The Marshall Plan of aid to Europe, the North Atlantic Treaty Organization for military cooperation, and the European Economic Community were distinct entities, each driven by its own historical forces. But there was great overlap among these. British General Hastings “Pug” Ismay’s quip that NATO served “to keep the Russians out, the Americans in and the Germans down” applied to all three.

It also applied to institutions created at Bretton Woods — the World Bank and the International Monetary Fund. They became tools of Cold War diplomacy. So did the General Agreement on Tariffs and Trade, a weak entity that has since morphed into the World Trade Organization.

When Richard Nixon further split China out of the communist bloc and Mao Zedong’s successor announced an opening to market forces, what better encouragement than granting trade status like GATT members?

Internationally, participation in these institutions had been an incentive to stick with the west. And they served as a scapegoat in domestic politics for governments following unpopular economic policies.

So when a Canadian conservative prime minister asked the Reagan administration for a Canadian-U.S. trade agreement to bind his nation to policies that otherwise might disappear in the future, Reagan gladly obliged. Ditto when a Mexican president restructuring a sclerotic economy sought the same. Reagan’s successor, George H.W. Bush, negotiated and signed the agreement just in time for Bill Clinton to forward it to the Senate for confirmation. So we now have NAFTA, the North American Free Trade Agreement, that neo-isolationist candidates deride.

Similarly, consider the EU’s progression from a postwar coal and steel agreement to a free trade area to full economic union and then, at least for some members, to full monetary union.

These moves perhaps went too far. Economists erred in discounting the social costs of adjusting to greater trade and ignored how unequally the costs were distributed. Many ignored evidence that Europe was not an “optimal currency area” for which a common currency would work.

Regardless of who gets elected in November, the ebbing of multilateralism will continue, in populism if not politics. That is not all bad.
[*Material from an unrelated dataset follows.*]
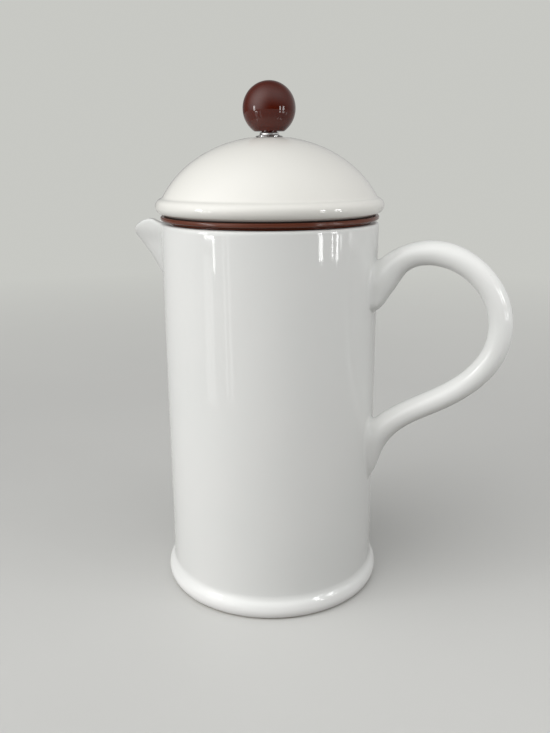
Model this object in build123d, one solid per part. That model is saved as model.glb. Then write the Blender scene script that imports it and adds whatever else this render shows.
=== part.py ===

I am not the only economist, for example, who questions the promised economic gains of the TPP.

At the same time, China is flexing its economic and military muscle after centuries of international humiliation. Its neighbors are frightened, and countries like South Korea, Japan, Taiwan, the Philippines and Indonesia have been U.S. allies for decades. Do we really want to signal disinterest in the region?

The issues are complex. We need thoughtful insights from political candidates about the trade-offs we face. It is too bad we are not getting them.